• [GIVEN INSTRUCTION]: Locate and copy each line in the data that contains the word "axes".

• [EXCERPTED RECORDS]:
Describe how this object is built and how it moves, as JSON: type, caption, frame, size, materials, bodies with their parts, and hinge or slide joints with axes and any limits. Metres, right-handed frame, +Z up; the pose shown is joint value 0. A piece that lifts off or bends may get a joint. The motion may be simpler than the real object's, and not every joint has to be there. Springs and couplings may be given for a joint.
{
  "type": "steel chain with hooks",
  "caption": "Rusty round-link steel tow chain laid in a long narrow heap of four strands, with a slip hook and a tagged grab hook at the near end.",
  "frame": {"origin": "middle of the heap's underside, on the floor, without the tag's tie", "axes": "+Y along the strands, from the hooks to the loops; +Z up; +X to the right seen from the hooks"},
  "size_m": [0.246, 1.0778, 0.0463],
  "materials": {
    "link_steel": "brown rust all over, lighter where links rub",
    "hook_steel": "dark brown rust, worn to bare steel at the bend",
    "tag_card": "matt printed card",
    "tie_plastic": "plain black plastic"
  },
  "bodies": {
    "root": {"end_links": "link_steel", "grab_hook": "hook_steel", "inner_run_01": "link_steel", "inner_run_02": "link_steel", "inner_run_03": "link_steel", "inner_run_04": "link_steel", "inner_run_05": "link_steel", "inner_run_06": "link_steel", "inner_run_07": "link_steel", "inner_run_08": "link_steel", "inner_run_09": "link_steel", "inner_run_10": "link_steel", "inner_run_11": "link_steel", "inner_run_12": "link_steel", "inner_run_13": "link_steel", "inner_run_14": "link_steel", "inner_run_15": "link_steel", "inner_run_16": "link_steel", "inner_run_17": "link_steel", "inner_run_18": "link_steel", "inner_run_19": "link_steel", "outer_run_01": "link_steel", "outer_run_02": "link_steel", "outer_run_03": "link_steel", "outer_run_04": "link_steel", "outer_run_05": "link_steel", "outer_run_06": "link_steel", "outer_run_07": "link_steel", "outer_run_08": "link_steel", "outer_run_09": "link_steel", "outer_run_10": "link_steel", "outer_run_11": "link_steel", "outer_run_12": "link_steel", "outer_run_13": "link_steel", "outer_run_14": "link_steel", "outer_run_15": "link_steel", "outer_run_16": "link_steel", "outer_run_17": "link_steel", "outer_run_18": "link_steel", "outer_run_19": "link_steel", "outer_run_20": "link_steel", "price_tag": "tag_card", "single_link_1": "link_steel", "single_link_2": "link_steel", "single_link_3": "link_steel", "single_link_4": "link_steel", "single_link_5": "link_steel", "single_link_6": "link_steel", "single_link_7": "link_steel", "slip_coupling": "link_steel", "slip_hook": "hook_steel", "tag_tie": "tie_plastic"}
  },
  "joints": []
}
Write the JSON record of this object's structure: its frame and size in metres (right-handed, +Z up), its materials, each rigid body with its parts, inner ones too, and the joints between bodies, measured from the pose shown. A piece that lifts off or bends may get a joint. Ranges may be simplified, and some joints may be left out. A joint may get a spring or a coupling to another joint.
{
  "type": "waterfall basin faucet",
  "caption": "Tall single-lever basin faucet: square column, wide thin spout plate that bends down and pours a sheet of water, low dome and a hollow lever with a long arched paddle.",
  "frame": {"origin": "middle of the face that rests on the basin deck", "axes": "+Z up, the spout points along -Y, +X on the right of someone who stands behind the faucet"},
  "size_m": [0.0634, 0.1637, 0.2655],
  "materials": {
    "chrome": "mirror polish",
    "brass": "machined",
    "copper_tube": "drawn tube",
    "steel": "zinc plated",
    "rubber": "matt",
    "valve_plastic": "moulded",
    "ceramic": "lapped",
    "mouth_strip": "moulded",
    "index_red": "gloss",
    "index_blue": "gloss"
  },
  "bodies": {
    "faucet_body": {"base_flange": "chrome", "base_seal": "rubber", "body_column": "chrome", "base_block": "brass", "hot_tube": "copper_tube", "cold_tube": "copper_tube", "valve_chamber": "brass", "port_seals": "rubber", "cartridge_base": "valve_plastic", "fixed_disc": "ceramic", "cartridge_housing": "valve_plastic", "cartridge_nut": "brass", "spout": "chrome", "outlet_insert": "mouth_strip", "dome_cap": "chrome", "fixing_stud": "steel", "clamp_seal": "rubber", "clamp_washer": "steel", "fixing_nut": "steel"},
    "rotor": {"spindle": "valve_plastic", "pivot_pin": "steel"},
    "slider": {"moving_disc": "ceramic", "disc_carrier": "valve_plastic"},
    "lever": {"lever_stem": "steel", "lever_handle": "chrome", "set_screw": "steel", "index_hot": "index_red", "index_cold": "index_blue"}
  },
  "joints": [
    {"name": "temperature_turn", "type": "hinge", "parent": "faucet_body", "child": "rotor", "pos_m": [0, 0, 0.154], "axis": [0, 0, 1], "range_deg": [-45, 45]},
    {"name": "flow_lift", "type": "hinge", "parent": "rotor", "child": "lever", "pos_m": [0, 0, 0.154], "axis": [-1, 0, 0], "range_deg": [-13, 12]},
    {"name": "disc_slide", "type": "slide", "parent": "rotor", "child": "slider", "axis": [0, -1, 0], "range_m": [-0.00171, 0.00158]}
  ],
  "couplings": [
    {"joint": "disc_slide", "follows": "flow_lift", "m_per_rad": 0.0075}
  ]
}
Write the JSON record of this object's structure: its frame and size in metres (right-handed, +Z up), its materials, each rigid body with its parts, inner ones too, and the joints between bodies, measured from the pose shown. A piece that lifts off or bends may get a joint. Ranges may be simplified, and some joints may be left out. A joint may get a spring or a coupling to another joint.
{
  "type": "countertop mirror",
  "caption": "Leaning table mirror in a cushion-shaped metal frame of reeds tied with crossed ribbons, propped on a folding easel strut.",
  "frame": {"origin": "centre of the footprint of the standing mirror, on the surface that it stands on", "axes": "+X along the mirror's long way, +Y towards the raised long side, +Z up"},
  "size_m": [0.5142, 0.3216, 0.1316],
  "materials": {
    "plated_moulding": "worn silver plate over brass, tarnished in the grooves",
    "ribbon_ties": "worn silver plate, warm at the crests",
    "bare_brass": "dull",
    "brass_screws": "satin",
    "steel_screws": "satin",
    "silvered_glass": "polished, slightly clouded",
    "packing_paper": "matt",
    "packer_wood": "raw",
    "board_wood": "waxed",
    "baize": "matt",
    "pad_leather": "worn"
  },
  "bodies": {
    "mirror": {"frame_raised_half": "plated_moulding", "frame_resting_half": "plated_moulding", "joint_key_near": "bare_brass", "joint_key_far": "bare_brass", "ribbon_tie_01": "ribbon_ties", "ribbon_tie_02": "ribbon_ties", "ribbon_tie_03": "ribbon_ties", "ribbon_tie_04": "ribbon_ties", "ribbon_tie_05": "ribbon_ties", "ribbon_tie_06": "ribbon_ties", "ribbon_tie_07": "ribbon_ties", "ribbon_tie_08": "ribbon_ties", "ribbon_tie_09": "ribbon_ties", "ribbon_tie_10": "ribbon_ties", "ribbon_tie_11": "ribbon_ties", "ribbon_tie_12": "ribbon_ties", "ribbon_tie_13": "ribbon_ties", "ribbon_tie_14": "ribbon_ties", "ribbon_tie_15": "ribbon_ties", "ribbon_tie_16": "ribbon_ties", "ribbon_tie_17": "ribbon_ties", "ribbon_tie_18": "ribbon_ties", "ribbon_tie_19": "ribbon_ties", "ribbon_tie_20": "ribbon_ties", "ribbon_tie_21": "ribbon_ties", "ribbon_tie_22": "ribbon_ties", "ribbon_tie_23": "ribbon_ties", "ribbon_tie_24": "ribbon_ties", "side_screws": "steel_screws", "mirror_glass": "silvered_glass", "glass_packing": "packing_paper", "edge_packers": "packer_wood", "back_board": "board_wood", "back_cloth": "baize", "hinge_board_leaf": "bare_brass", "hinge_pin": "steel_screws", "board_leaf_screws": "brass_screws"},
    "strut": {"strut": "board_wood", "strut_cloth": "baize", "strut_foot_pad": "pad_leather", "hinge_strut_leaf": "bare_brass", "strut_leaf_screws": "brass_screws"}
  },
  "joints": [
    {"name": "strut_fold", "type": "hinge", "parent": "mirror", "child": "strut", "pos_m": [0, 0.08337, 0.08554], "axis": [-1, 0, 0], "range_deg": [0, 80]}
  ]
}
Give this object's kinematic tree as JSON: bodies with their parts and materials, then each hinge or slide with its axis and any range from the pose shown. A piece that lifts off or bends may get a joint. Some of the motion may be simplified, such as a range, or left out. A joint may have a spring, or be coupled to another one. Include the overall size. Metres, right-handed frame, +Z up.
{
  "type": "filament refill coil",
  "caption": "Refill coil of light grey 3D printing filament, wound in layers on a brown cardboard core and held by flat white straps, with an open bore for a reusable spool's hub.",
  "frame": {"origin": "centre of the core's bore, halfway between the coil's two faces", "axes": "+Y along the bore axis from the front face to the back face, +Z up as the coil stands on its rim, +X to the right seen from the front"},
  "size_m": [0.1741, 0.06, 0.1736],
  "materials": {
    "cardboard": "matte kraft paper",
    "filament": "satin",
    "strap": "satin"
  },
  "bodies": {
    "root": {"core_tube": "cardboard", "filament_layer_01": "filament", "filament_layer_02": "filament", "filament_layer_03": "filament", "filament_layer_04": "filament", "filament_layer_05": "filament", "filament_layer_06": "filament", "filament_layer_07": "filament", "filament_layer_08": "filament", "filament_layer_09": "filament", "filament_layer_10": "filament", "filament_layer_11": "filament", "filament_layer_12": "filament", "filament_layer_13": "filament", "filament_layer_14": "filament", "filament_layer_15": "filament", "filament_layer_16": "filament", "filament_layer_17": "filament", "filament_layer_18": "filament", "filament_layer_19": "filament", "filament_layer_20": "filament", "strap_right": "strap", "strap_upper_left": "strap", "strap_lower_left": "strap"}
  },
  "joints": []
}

• [FINISHED EXERCISE]:
Describe how this object is built and how it moves, as JSON: type, caption, frame, size, materials, bodies with their parts, and hinge or slide joints with axes and any limits. Metres, right-handed frame, +Z up; the pose shown is joint value 0. A piece that lifts off or bends may get a joint. The motion may be simpler than the real object's, and not every joint has to be there. Springs and couplings may be given for a joint.
  "frame": {"origin": "middle of the heap's underside, on the floor, without the tag's tie", "axes": "+Y along the strands, from the hooks to the loops; +Z up; +X to the right seen from the hooks"},
  "frame": {"origin": "middle of the face that rests on the basin deck", "axes": "+Z up, the spout points along -Y, +X on the right of someone who stands behind the faucet"},
  "frame": {"origin": "centre of the footprint of the standing mirror, on the surface that it stands on", "axes": "+X along the mirror's long way, +Y towards the raised long side, +Z up"},
  "frame": {"origin": "centre of the core's bore, halfway between the coil's two faces", "axes": "+Y along the bore axis from the front face to the back face, +Z up as the coil stands on its rim, +X to the right seen from the front"},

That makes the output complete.